Urchin-like Ni1/3Co2/3(CO3)0.5OH·0.11H2O anchoring on polypyrrole nanotubes for supercapacitor electrodes

Abstract

Metal carbonate hydroxide is a promising electrode material for advanced supercapacitors but suffers from the poor electronic conductivity. Herein, we address this issue through the in-situ formation of Ni1/3Co2/3(CO3)0.5OH·0.11H2O anchoring onto the surface of polypyrrole nanotubes via a hydrothermal method. The Ni1/3Co2/3(CO3)0.5OH·0.11H2O/polypyrrole nanotubes composites possess high specific surface area and electronic conductivity, resulting in large charge storage and fast charge/discharge rate.

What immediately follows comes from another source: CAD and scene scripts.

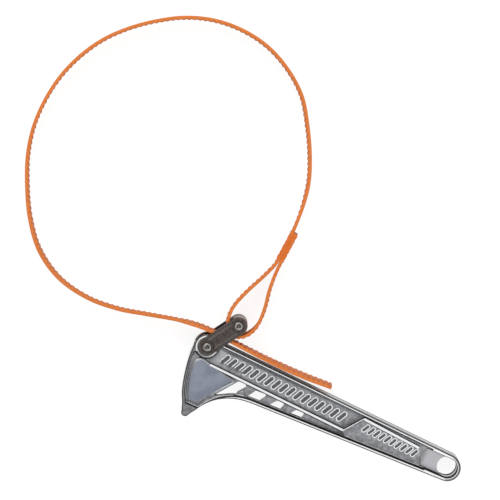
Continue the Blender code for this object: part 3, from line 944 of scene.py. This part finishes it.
def make_pin(node, centre, finish):
    """A semi-tubular rivet: its rolled, dimpled end in front and a plain head behind."""
    low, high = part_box(node)
    head = (high[0] - low[0]) / 2
    top, bottom = high[2], low[2]
    neck_top, neck_bottom = top - RIVET_HEAD, bottom + RIVET_HEAD
    dimple = [(0.0, top - 0.0010), (0.0014, top - 0.00095), (0.0019, top - 0.0007), (0.0023, top - 0.0002)]
    rolled = [(0.0027, top), (0.0034, top), (head - 0.0003, top - 0.0002), (head, top - 0.0006)]
    rod = [(head, neck_top), (SHANK_RADIUS, neck_top), (SHANK_RADIUS, neck_bottom), (head, neck_bottom)]
    foot = [(head, bottom + 0.0005), (head - 0.0004, bottom + 0.0001), (head - 0.0009, bottom)]
    profile = [*dimple, *rolled, *rod, *foot, (0.0, bottom)]
    work = bmesh.new()
    line = [work.verts.new((r, 0.0, z)) for r, z in profile]
    for a, b in zip(line, line[1:]):
        work.edges.new((a, b))
    geometry = work.verts[:] + work.edges[:]
    bmesh.ops.spin(work, geom=geometry, cent=(0, 0, 0), axis=(0, 0, 1), angle=2 * math.pi, steps=56)
    bmesh.ops.remove_doubles(work, verts=work.verts, dist=0.000005)
    bmesh.ops.recalc_face_normals(work, faces=work.faces)
    bmesh.ops.translate(work, vec=(centre[0], centre[1], 0.0), verts=work.verts)
    pin = object_of(f"{node}_rivet", work)
    put(shade(pin, 40), finish)
    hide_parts(node)
    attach(pin, "link")


# ---------------------------------------------------------------- strap


def strap_route():
    """The strap's centre line: its points, the length up to each, and the index of each given point.

    A stretch's name stands for the index at which it ends.
    """
    points = []
    route = [STRETCHES["strap_tail_end"][0]]
    marks = {route[0]: 0}
    for given in STRETCHES.values():
        route += given[1:]
    legs = smooth(route, 0.0015)
    done = 0
    for name, given in STRETCHES.items():
        for leg, end in zip(legs[done:], given[1:]):
            points += leg[:-1]
            marks[end] = len(points)
        done += len(given) - 1
        marks[name] = len(points)
    points.append(legs[-1][-1])
    lengths = [0.0]
    for a, b in zip(points, points[1:]):
        lengths.append(lengths[-1] + (b - a).length)
    return points, lengths, marks


def strap_section(rib, swell):
    """The strap's outline across its width, as (height from the mid-plane, offset to the ribbed side).

    Swell is 1 in the sewn block, where the two layers are drawn together and bulge.
    """
    w = STRAP_HALF_WIDTH
    back = -STRAP_HALF - 0.0003 * swell
    front = STRAP_HALF - 0.5 * RIB_HEIGHT + rib + 0.0004 * swell
    return [
        (-w, -0.0005),
        (-w + 0.0002, back + 0.0002),
        (-w + STRAP_CORNER, back),
        (0.0, back),
        (w - STRAP_CORNER, back),
        (w - 0.0002, back + 0.0002),
        (w, -0.0005),
        (w, front - STRAP_CORNER),
        (w - 0.0003, front - 0.0002),
        (w - 0.0010, front),
        (0.0, front),
        (-w + 0.0010, front),
        (-w + 0.0003, front - 0.0002),
        (-w, front - STRAP_CORNER),
    ]


def eased(value, low, high):
    """0 below low and 1 above high, smooth between them."""
    t = min(1.0, max(0.0, (value - low) / (high - low)))
    return (3 - 2 * t) * t * t


def swell(y):
    """How much the webbing bulges in the sewn block, by its place along it."""
    begun = eased(y, BLOCK_START[1] - 0.009, BLOCK_START[1] - 0.002)
    ended = eased(y, BLOCK_END[1] + 0.001, EYE_START[1])
    return begun * (1 - ended)


def make_strap(name, start, end, route, lean, finish, sewn=False):
    """The webbing between two lengths along the route, with its ribs, as one closed strip."""
    points, lengths, _ = route
    step = RIB_PITCH / STATIONS_PER_RIB
    count = max(2, round((end - start) / step))
    stations = [start + (end - start) * i / count for i in range(count + 1)]
    work = bmesh.new()
    uv = work.loops.layers.uv.new("along_across")
    rings = []
    here = 0
    for s in stations:
        while here < len(lengths) - 2 and lengths[here + 1] < s:
            here += 1
        share = (s - lengths[here]) / (lengths[here + 1] - lengths[here])
        place = points[here].lerp(points[here + 1], share)
        before = points[max(0, here - 1)]
        after = points[min(len(points) - 1, here + 2)]
        along = (after - before).normalized()
        ribbed_side = Vector((along.y, -along.x))
        bump = (0.5 + 0.5 * math.cos(2 * math.pi * s / RIB_PITCH)) ** RIB_POWER
        tilt = lean(s)
        ring = []
        for height, offset in strap_section(RIB_HEIGHT * bump, swell(place.y) if sewn else 0.0):
            flat = place + ribbed_side * (offset + tilt * height)
            ring.append(work.verts.new((flat.x, flat.y, MID + height)))
        rings.append((s, ring))
    across = [0.0]
    first = [v.co.copy() for v in rings[0][1]]
    for a, b in zip(first, first[1:] + first[:1]):
        across.append(across[-1] + (b - a).length)
    size = len(first)
    for (s0, low), (s1, high) in zip(rings, rings[1:]):
        for i in range(size):
            j = (i + 1) % size
            face = work.faces.new((low[i], high[i], high[j], low[j]))
            corners = ((s0, across[i]), (s1, across[i]), (s1, across[i + 1]), (s0, across[i + 1]))
            for loop, corner in zip(face.loops, corners):
                loop[uv].uv = corner
    work.faces.new(rings[0][1])
    work.faces.new(list(reversed(rings[-1][1])))
    bmesh.ops.recalc_face_normals(work, faces=work.faces)
    strap = object_of(name, work)
    strap.data.shade_smooth()
    strap.data.set_sharp_from_angle(angle=math.radians(50))
    put(strap, finish)
    return strap


def make_straps(finish):
    route = strap_route()
    _, lengths, marks = route
    at = {name: lengths[marks[name]] for name in STRETCHES}
    lead_end = lengths[marks[LEAD_END]]

    leans = [(lengths[marks[point]], degrees) for point, degrees in LEANS.items()]

    def twist(s):
        """Slope of the strap across its width at a length along it, eased between the leans."""
        for (s0, a0), (s1, a1) in zip(leans, leans[1:]):
            if s <= s1:
                return math.tan(math.radians(a0 + (a1 - a0) * eased(s, s0, s1)))
        return math.tan(math.radians(leans[-1][1]))

    tail_end = make_strap("webbing_tail_end", 0.0, at["strap_tail_end"], route, twist, finish)
    tail = make_strap("webbing_tail", at["strap_tail_end"], at["strap_tail"], route, twist, finish)
    throat = make_strap("webbing_throat", at["strap_tail"], at["strap_throat"], route, twist, finish)
    lead = make_strap("webbing_lead", at["strap_throat"], lead_end, route, twist, finish)
    loop = make_strap("webbing_loop", lead_end, at["strap_loop"], route, twist, finish)
    eye = make_strap("webbing_eye", at["strap_loop"], lengths[-1], route, twist, finish, sewn=True)

    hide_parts("strap_tail_end")
    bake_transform(tail_end)
    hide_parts("strap_tail")
    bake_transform(tail)
    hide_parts("strap_throat")
    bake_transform(throat)
    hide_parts("strap_loop")
    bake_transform(lead)
    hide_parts("strap_loop")
    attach(loop, "strap_loop")
    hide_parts("strap_eye")
    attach(eye, "strap_loop")


def make_stitches(node, side, finish):
    """Rows of separate stitches across one face of the sewn block."""
    start = Vector(BLOCK_START)
    along = Vector(BLOCK_END) - start
    across = Vector((along.y, -along.x)).normalized()
    low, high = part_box(node)
    reach = (high[2] - low[2]) / 2
    pitch = 2 * reach / STITCHES_IN_ROW
    work = bmesh.new()
    for row in range(STITCH_ROWS):
        foot = start + along * row / (STITCH_ROWS - 1) + across * side * (BLOCK_HALF + STITCH_RISE)
        for i in range(STITCHES_IN_ROW):
            height = (i - (STITCHES_IN_ROW - 1) / 2) * pitch
            place = foot - across * height * math.tan(BLOCK_LEAN)
            made = bmesh.ops.create_uvsphere(work, u_segments=10, v_segments=8, radius=1.0)["verts"]
            bmesh.ops.scale(work, vec=(STITCH_RADIUS, STITCH_RADIUS, pitch * STITCH_FILL), verts=made)
            bmesh.ops.translate(work, vec=(place.x, place.y, MID + height), verts=made)
    stitches = object_of(f"{node}_rows", work)
    stitches.data.shade_smooth()
    put(stitches, finish)
    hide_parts(node)
    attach(stitches, "strap_loop")


# ---------------------------------------------------------------- studio


def make_floor(finish):
    work = bmesh.new()
    bmesh.ops.create_grid(work, x_segments=8, y_segments=8, size=FLOOR_HALF)
    floor = object_of("floor", work)
    floor.location.z = CAD_BOX[0][2] - FLOOR_GAP
    put(floor, finish)


def make_light(name, place, size, power, colour=(1.0, 1.0, 1.0)):
    data = bpy.data.lights.new(name, "AREA")
    data.shape = "SQUARE"
    data.size = size
    data.energy = power
    data.color = colour
    light = bpy.data.objects.new(name, data)
    bpy.context.scene.collection.objects.link(light)
    light.location = place
    aim = Vector(LIGHT_AIM) - Vector(place)
    light.rotation_euler = aim.to_track_quat("-Z", "Y").to_euler()


def make_studio():
    world = bpy.data.worlds.new("studio")
    bpy.context.scene.world = world
    world.use_nodes = True
    background = world.node_tree.nodes["Background"]
    background.inputs["Color"].default_value = (0.95, 0.97, 1.0, 1.0)
    background.inputs["Strength"].default_value = WORLD_STRENGTH
    make_light("key", (-0.9, 1.2, 1.4), 1.0, 17.0, (1.0, 0.98, 0.95))
    make_light("fill", (1.3, -0.5, 1.2), 1.2, 8.0, (0.94, 0.97, 1.0))
    make_light("top", (0.1, 0.1, 2.4), 2.4, 16.0)
    bpy.context.scene.view_settings.view_transform = "Standard"


def make_camera():
    data = bpy.data.cameras.new("camera")
    aim = Vector((*CAMERA_AIM, MID + FLANGE_HALF))
    place = Vector((*CAMERA_OVER, MID + FLANGE_HALF + CAMERA_HEIGHT))
    back = (place - aim).normalized()
    right = Vector(IMAGE_RIGHT)
    right = (right - back * right.dot(back)).normalized()
    data.sensor_width = 36.0
    data.lens = data.sensor_width * (place - aim).length / VIEW_WIDTH
    data.clip_end = 20.0
    camera = bpy.data.objects.new("camera", data)
    bpy.context.scene.collection.objects.link(camera)
    camera.location = place
    camera.rotation_euler = Matrix((right, back.cross(right), back)).transposed().to_euler()
    bpy.context.scene.camera = camera


make_camera()
webbing = woven_webbing()
make_straps(webbing)
thread = sewing_thread()
make_stitches("left_stitching", -1, thread)
make_stitches("right_stitching", 1, thread)
make_handle(cast_aluminium())
steel = blackened_steel()
make_plate("front_link_plate", 1, steel)
make_plate("rear_link_plate", -1, steel)
pins = turned_steel("pin_steel_skin", (PIVOT, ANCHOR), (0.36, 0.345, 0.33), (0.24, 0.23, 0.22))
make_pin("pivot_pin", PIVOT, pins)
make_pin("anchor_pin", ANCHOR, pins)
sleeves = turned_steel("sleeve_steel_skin", (PIVOT, ANCHOR), (0.40, 0.39, 0.38), (0.26, 0.25, 0.24))
for node in ("pivot_sleeve", "anchor_sleeve"):
    put(frame["nodes"][node], sleeves)
make_floor(pale_floor())
make_studio()
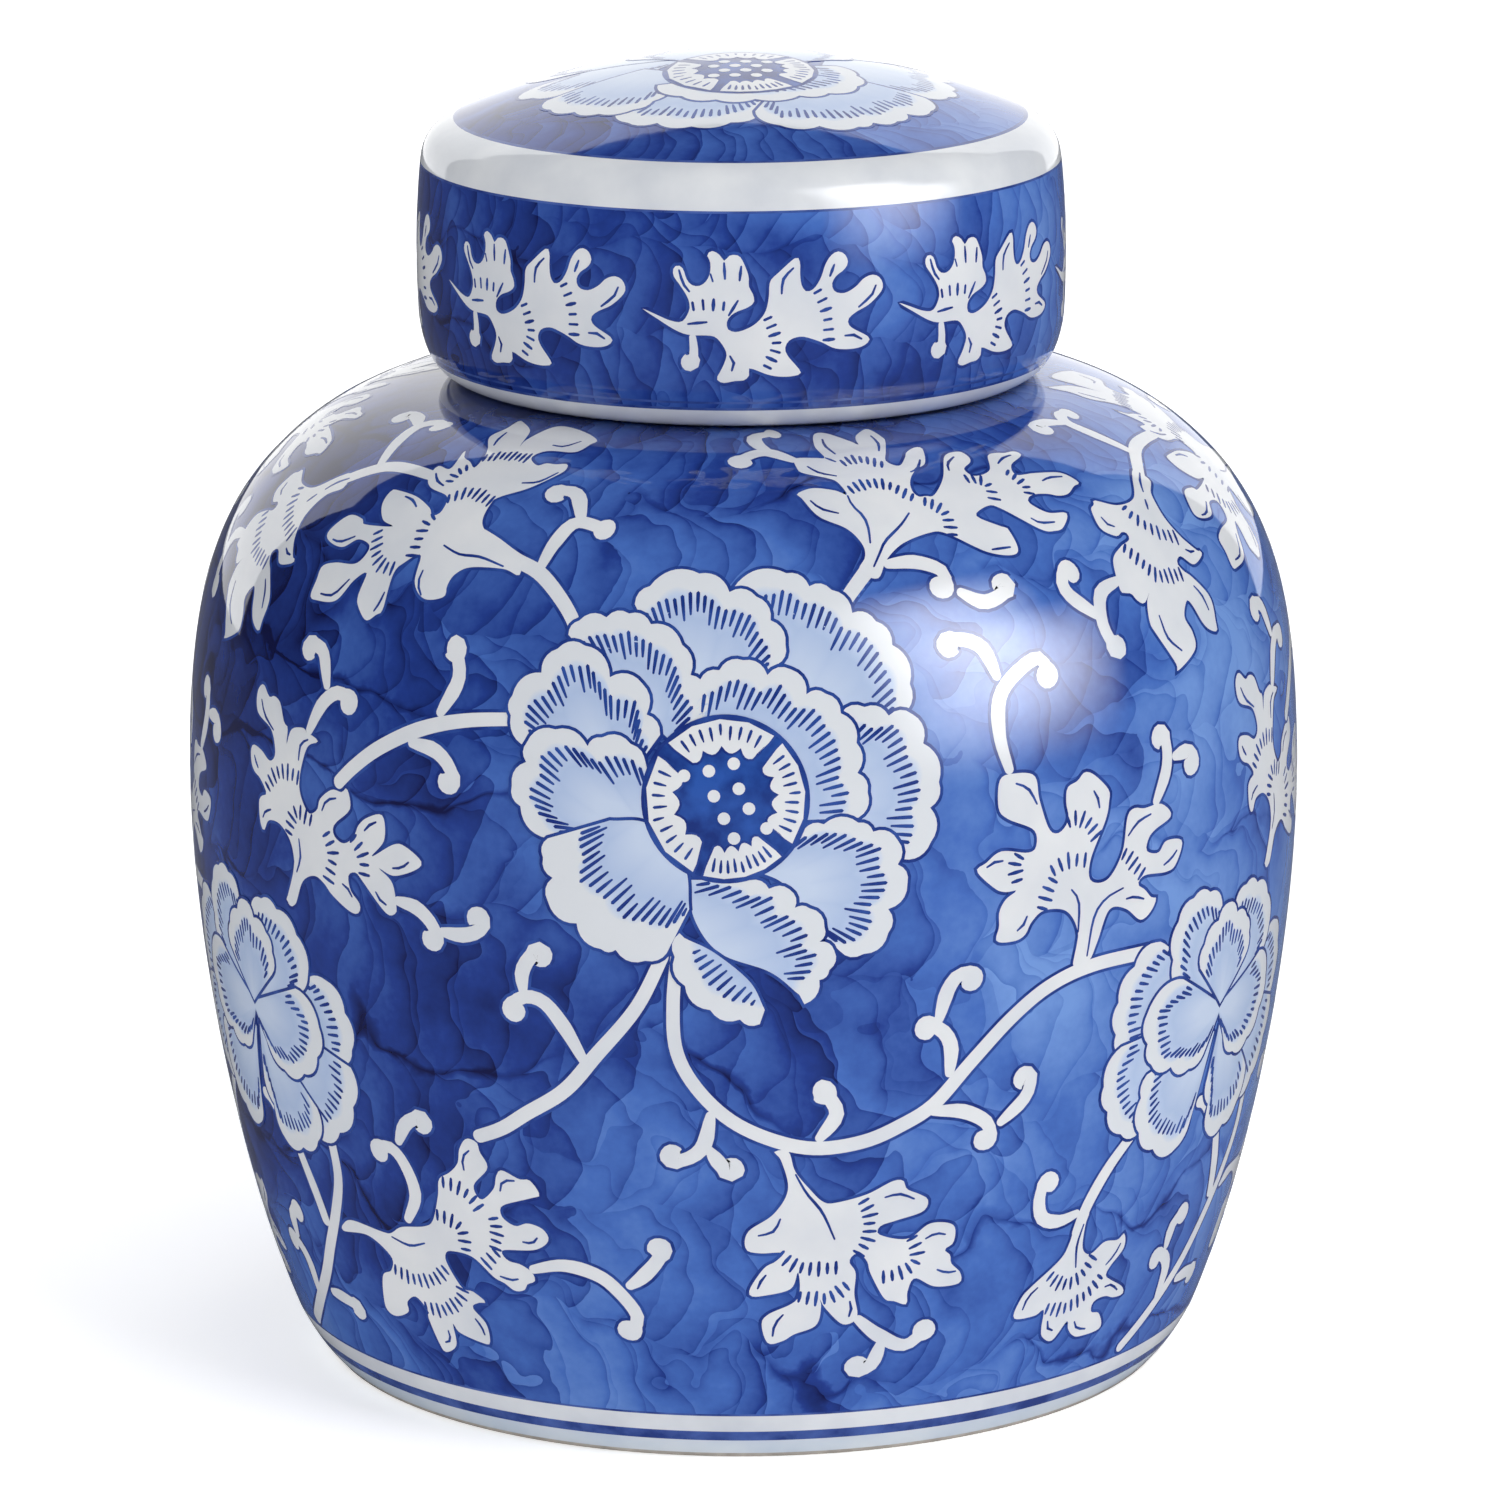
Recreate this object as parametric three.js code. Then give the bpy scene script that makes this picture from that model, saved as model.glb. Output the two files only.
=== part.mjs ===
// Ginger jar with a cap lid, in millimetres, +Z up.
// The origin is the middle of the foot, on the plane the jar stands on.

import * as THREE from 'three';

// Turning
const SEGMENTS = 48;
const SWEEP_STEPS = 9;
const INSIDE_STEPS = 6;
const ROUND_STEPS = 3;

// Jar
const BELLY_R = 118;
const BELLY_Z = 124;
const SHOULDER_R = 92.6;
const SHOULDER_Z = 198;
const FOOT_R = 90.4;
const FOOT_INNER_R = 82;
const FOOT_CURVE_R = 97.4;
const FOOT_CURVE_Z = 10;
const RECESS_Z = 4.5;
const FLOOR_Z = 11;
const WALL = 5.5;

// Neck collar, luted on the shoulder, and the seat round it that carries the lid
const SEAT_R = 61;
const SEAT_Z = 209.5;
const NECK_R = 52;
const NECK_TOP_Z = 238;
const NECK_WALL = 5.5;
const LUTED_GAP = 0.3;

// Lid, with heights counted from its own rim
const LID_GAP = 0.4;
const LID_Z = SEAT_Z + LID_GAP;
const LID_RIM_R = 59;
const LID_SIDE_R = 68.2;
const LID_SIDE_TOP = 46;
const LID_SHOULDER_R = 60;
const LID_SHOULDER_Z = 54.7;
const LID_TOP = 67.3;
const LID_WALL = 5.6;
const LID_MOUTH_R = 55.5;

// Cobalt decoration under a clear glaze, the same on both pieces.
const cobaltGlaze = () => new THREE.MeshStandardMaterial({
  color: new THREE.Color(0.07, 0.14, 0.42),
  roughness: 0.12,
  metalness: 0,
});

// The points of a chain of outlines, with each shared end kept once.
function join(...runs) {
  const points = [];
  for (const [path, steps] of runs) {
    for (const point of path.getPoints(steps)) {
      const last = points[points.length - 1];
      if (!last || last.distanceTo(point) > 1e-6) {
        points.push(point);
      }
    }
  }
  return points;
}

// A solid turned about the Z axis from an outline of (radius, height) points.
function turned(name, outline, material) {
  const geometry = new THREE.LatheGeometry(outline, SEGMENTS);
  geometry.rotateX(Math.PI / 2);
  const mesh = new THREE.Mesh(geometry, material);
  mesh.name = name;
  return mesh;
}

// Jar: recessed base and foot ring, then the wall up to the seat, the mouth and the inside.
const foot = new THREE.Path()
  .moveTo(0, RECESS_Z)
  .lineTo(FOOT_INNER_R - 4, RECESS_Z)
  .quadraticCurveTo(FOOT_INNER_R - 1, RECESS_Z, FOOT_INNER_R, 0)
  .lineTo(FOOT_R, 0)
  .lineTo(FOOT_R + 0.4, 0.4)
  .bezierCurveTo(93.2, 2.7, 95.3, 5.9, FOOT_CURVE_R, FOOT_CURVE_Z);

const outerWall = new THREE.Path()
  .moveTo(FOOT_CURVE_R, FOOT_CURVE_Z)
  .bezierCurveTo(107.7, 35.3, BELLY_R, 83.2, BELLY_R, BELLY_Z)
  .bezierCurveTo(BELLY_R, 166.7, 110.7, 184.1, SHOULDER_R, SHOULDER_Z)
  .bezierCurveTo(86.5, 202.5, 77, 207.8, SEAT_R, SEAT_Z);

const mouthR = NECK_R - NECK_WALL;
const seat = new THREE.Path()
  .moveTo(SEAT_R, SEAT_Z)
  .lineTo(mouthR + 1, SEAT_Z)
  .quadraticCurveTo(mouthR, SEAT_Z, mouthR, SEAT_Z - 1);

const inside = new THREE.Path()
  .moveTo(mouthR, SEAT_Z - 1)
  .bezierCurveTo(mouthR, 201.5, 74, 203.5, SHOULDER_R - 3.3, SHOULDER_Z - 4.4)
  .bezierCurveTo(105.5, 181, BELLY_R - WALL, 164.5, BELLY_R - WALL, BELLY_Z)
  .bezierCurveTo(BELLY_R - WALL, 86, 107, 52, 97, 26)
  .bezierCurveTo(93, 15.5, 89, FLOOR_Z, 78, FLOOR_Z)
  .lineTo(0, FLOOR_Z);

const jarOutline = join(
  [foot, ROUND_STEPS],
  [outerWall, SWEEP_STEPS],
  [seat, ROUND_STEPS],
  [inside, INSIDE_STEPS],
);

// Neck collar: an upright ring with a rounded lip and a small fillet at its foot.
const collarZ = SEAT_Z + LUTED_GAP;
const lipR = NECK_WALL / 2;
const collar = new THREE.Path()
  .moveTo(mouthR, collarZ)
  .lineTo(NECK_R + 2, collarZ)
  .quadraticCurveTo(NECK_R, collarZ, NECK_R, collarZ + 3)
  .lineTo(NECK_R, NECK_TOP_Z - lipR)
  .absarc(NECK_R - lipR, NECK_TOP_Z - lipR, lipR, 0, Math.PI, false)
  .lineTo(mouthR, collarZ);

const collarOutline = join([collar, ROUND_STEPS * 2]);

// Lid: a cap whose rim turns in and rests on the seat, open below.
const lidOuter = new THREE.Path()
  .moveTo(LID_RIM_R, LID_Z)
  .bezierCurveTo(63.5, LID_Z + 0.3, 67.2, LID_Z + 4, LID_SIDE_R - 0.1, LID_Z + 13)
  .bezierCurveTo(LID_SIDE_R + 0.5, LID_Z + 24, 68.5, LID_Z + 36, 67.4, LID_Z + LID_SIDE_TOP)
  .bezierCurveTo(66.9, LID_Z + 50.6, 64.8, LID_Z + 52.9, LID_SHOULDER_R, LID_Z + LID_SHOULDER_Z)
  .bezierCurveTo(44, LID_Z + 61.2, 22, LID_Z + LID_TOP, 0, LID_Z + LID_TOP);

const lidInner = new THREE.Path()
  .moveTo(0, LID_Z + LID_TOP - LID_WALL)
  .bezierCurveTo(20, LID_Z + LID_TOP - LID_WALL, 40, LID_Z + 56.3, 54, LID_Z + 50.6)
  .bezierCurveTo(59.5, LID_Z + 48.4, 61.6, LID_Z + 46.5, 62, LID_Z + 41)
  .bezierCurveTo(63, LID_Z + 30, 62.9, LID_Z + 19, 61.6, LID_Z + 12)
  .bezierCurveTo(60.6, LID_Z + 7, LID_MOUTH_R, LID_Z + 6, LID_MOUTH_R, LID_Z + 2)
  .quadraticCurveTo(LID_MOUTH_R, LID_Z, LID_MOUTH_R + 1.5, LID_Z)
  .lineTo(LID_RIM_R, LID_Z);

const lidOutline = join([lidOuter, INSIDE_STEPS], [lidInner, ROUND_STEPS + 1]);

const jar = new THREE.Group();
jar.add(turned('jar_body', jarOutline, cobaltGlaze()));
jar.add(turned('neck_collar', collarOutline, cobaltGlaze()));
jar.add(turned('lid', lidOutline, cobaltGlaze()));

export default jar;
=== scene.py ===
import math

import bmesh
import bpy
import numpy as np
from mathutils import Matrix, Vector


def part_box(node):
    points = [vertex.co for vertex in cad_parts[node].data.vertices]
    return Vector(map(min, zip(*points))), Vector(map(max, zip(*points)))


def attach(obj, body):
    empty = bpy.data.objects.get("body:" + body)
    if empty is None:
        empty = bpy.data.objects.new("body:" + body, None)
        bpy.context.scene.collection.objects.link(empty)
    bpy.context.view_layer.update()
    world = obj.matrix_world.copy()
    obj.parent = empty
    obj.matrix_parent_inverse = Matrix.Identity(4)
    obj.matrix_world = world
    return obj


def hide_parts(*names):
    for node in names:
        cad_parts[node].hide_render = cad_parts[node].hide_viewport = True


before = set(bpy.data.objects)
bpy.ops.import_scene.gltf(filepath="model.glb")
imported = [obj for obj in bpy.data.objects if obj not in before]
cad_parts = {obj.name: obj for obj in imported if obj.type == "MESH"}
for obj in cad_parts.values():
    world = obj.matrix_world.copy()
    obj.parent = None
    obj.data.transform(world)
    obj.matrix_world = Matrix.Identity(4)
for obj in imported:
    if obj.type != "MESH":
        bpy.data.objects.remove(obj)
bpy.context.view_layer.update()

# ---------------------------------------------------------------- The jar
# The jar is one piece of fired stoneware: foot, round wall, shoulder and the
# upright neck that the lid slides over. It is turned, painted in bands of
# cobalt, glazed clear, and wiped bare where the foot touches the table.
MM = 0.001
PROUD = 0.4  # room left under the outer size for the layers of painting, in mm
REACH = 118.0  # widest radius of the jar, in mm; its paintings are laid out on it


def outline(*runs, step=1.8):
    """Points in mm along straight runs (one point) and bends (three points), about a step apart."""
    points = [runs[0]]
    for run in runs[1:]:
        knots = [points[-1], *run] if isinstance(run[0], tuple) else [points[-1], run]
        count = max(4 if len(knots) > 2 else 1, math.ceil(math.dist(knots[0], knots[-1]) / step))
        for i in range(1, count + 1):
            level = [Vector(k) for k in knots]
            while len(level) > 1:
                level = [a.lerp(b, i / count) for a, b in zip(level, level[1:])]
            points.append(tuple(level[0]))
    return points


def ringed(points, heights):
    """The same outline with an extra point at each of these heights."""
    out = [points[0]]
    for a, b in zip(points, points[1:]):
        cuts = sorted((h - a[1]) / (b[1] - a[1]) for h in heights if (h - a[1]) * (h - b[1]) < 0)
        out += [tuple(Vector(a).lerp(Vector(b), t)) for t in cuts] + [b]
    return out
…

The synthesized composite electrodes exhibit a high specific capacitance of 964.8 F g−1 at 1 A g−1 and low the equivalent series resistance of 0.24 Ω. Moreover, the assembled asymmetric supercapacitors exhibit high energy density of 41.86 Wh kg−1 with a power density of 562 W kg−1, and high power density of 11.25 kW kg−1 with an energy density of 16.97 Wh kg−1. The capacitance retention remains 80.2% after 5000 cycles at 5 A g−1, indicating the excellent cycling stability. The results indicate that Ni1/3Co2/3(CO3)0.5OH·0.11H2O/polypyrrole nanotubes composites are a potential electrode material for high-performance supercapacitors.